First off, our power needs can only increase. Why else the law telling us what light bulbs to use? The Sierra Club is but one special-interest group that has been doing its' best to hinder plant construction.
Next, the Sierra Club has been doing as much as it can to hinder the production of natural gas. The most prominent example of this is their, and Obama's, obstruction of pipelines to deliver gas from the fields. Drilling for gas has been stopped wherever bureaucrats have a say in the matter.
Employment figures are meaningless. If you're going to consider employment, look at it in terms of how many folks are needed to make how much power.
Finally ... lower power bills? That must be what Goering had in mind when he described "the big lie." Power bills go only one way- UP! Any more of this 'saving' and I'll be broke. Look closer at the activities of the EPA, the Sierra Club, and their kind - and you'll see they're making every effort to make fuel prices increase.

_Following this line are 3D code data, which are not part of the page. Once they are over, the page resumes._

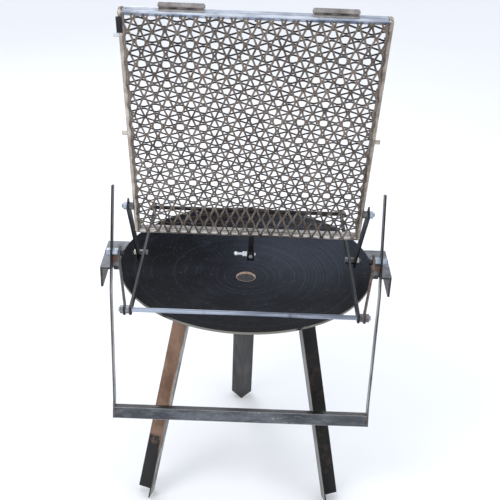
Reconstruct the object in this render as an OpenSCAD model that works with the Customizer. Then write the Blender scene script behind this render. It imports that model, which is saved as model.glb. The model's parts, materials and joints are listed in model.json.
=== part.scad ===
// Charcoal and coal fire pan on three legs, with a swing-over grill basket.
// Millimetres. X to the right, Y to the back, Z up. The origin is on the ground
// below the middle of the pan.

/* [Fire pan] */
// Diameter of the dished pan
pan_d = 560; // [540:2:580]
// Depth of the dish at its middle
pan_depth = 37; // [34:1:40]
// Thickness of the dished plate
pan_t = 5; // [4:0.5:6]
// Diameter of the hole in the middle of the pan
pan_hole_d = 42; // [30:1:60]
// Height of the rim above the ground
rim_z = 564; // [540:1:600]

/* [Legs] */
// Width of each flange of the leg angle
leg_w = 38; // [34:1:40]
// Thickness of the leg angle
leg_t = 3; // [2:0.5:4]
// Distance of a foot from the middle of the pan
leg_foot_r = 237; // [232:1:240]
// How far a front leg is turned towards the front, in degrees
leg_turn = 32; // [30:0.5:34]
// Splay of a leg from the vertical, in degrees
leg_splay = 12; // [11.5:0.1:12.5]

/* [Side brackets] */
// Width of each flange of the bracket angle
bracket_w = 50; // [45:1:55]
// Thickness of the bracket angle
bracket_t = 5; // [4:0.5:6]
// Distance of a bracket's outer face from the middle
bracket_x = 322; // [320:1:326]
// Length of a bracket from front to back
bracket_len = 124; // [110:1:150]

/* [Main pivot] */
// Distance of the main pivot axis in front of the middle of the pan
pivot_front = 25; // [22:1:28]
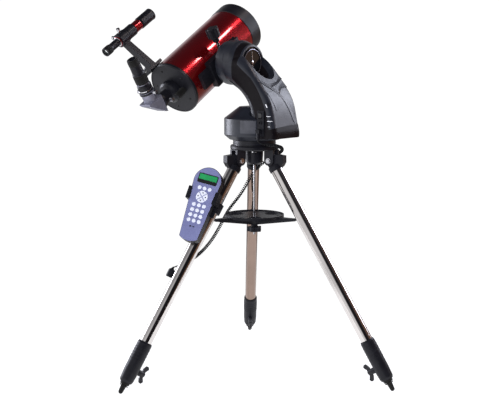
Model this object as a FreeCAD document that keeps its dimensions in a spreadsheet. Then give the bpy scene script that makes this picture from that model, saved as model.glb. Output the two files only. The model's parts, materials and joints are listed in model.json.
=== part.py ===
import FreeCAD, Part
import math
import os

import Sketcher

# Single-arm alt-azimuth mount on a folding tripod, carrying a Maksutov tube and a hand controller.
# Row frame, millimetres: origin on the floor under the azimuth axis, +Z up, +X along the altitude
# axis towards the arm's outer side, +Y the way the tube points.
# Tube frame: x is row X, y is up across the tube, z runs backwards from the rear plate.
# Leg frame: z runs up the leg from the foot, x points outwards, y is sideways.

Vector = FreeCAD.Vector
Rotation = FreeCAD.Rotation
Placement = FreeCAD.Placement

DRIVING = {
    # tripod
    "foot_circle": 401.4, "leg_slope": 0.6114, "leg_heading": 10.7, "pivot_height": 573.0,
    "tube_radius": 15.875, "tube_wall": 1.275, "inner_radius": 12.7, "inner_wall": 1.2,
    "tube_start": 84.0, "tube_end": 651.5, "inner_length": 440.0, "foot_length": 34.0,
    "clamp_radius": 19.25, "clamp_start": 33.0, "clamp_end": 145.0, "screw_height": 68.0,
    "pivot_pin_radius": 4.0, "lug_half_width": 10.0, "ear_thickness": 8.0, "ear_radius": 13.0,
    "running_gap": 0.05, "side_gap": 0.3, "rod_radius": 3.25,
    "hub_radius": 64.0, "hub_top": 612.0, "hub_under": 600.0,
    "tray_height": 424.0, "tray_reach": 123.0, "tray_ring_radius": 79.0, "eyepiece_hole": 16.05,
    # base and arm
    "neck_radius": 56.5, "drum_radius": 80.0, "drum_bottom": 627.0, "drum_shoulder": 684.0,
    "spindle_radius": 20.0, "arm_front": -57.0, "arm_rear": 61.0, "arm_foot": 634.0,
    "altitude_height": 826.6, "altitude_offset": 5.0, "head_radius": 59.0, "head_inner": -94.0,
    "disc_face": -11.0, "well_radius": 42.0, "azimuth_gear_radius": 46.0,
    "altitude_gear_radius": 36.0, "pinion_radius": 7.0, "motor_radius": 12.0,
    # telescope
    "altitude_angle": 31.63, "tube_axis_offset": -190.0, "rear_setback": 132.8,
    "optical_radius": 73.25, "optical_wall": 1.5, "optical_length": 323.0, "front_ring": 43.0,
    "barrel_radius": 15.875, "visual_back_length": 62.0, "eyepiece_station": 87.0,
    "finder_side": -117.0, "finder_up": 151.0, "finder_eye": 62.0, "finder_front": -137.0,
    # hand controller and its cord
    "handset_station": 518.0, "handset_standoff": 36.0, "handset_shift": 22.0,
    "handset_tilt": 8.5, "handset_heading": 287.0, "handset_thickness": 26.0,
    "key_radius": 5.1, "pad_radius": 15.5, "pad_height": 19.5,
    "coil_radius": 5.0, "lead_radius": 2.2,
}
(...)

Want a concrete example? In Nevada, the activities of the Sierra Club helped prevent the power company from building a power plant near the coal mines - forcing the fuel to be hauled across the state. I submit it's a lot cheaper to send electricity over wire than it is to ship coal by rail.
Mining of that same coal has also been actively opposed, forcing the utility to use natural gas. Coal's entire advantage is that it is a cheaper way to make electricity. By driving the cost of production UP, rates have to go UP. That's not "cheaper" in any way.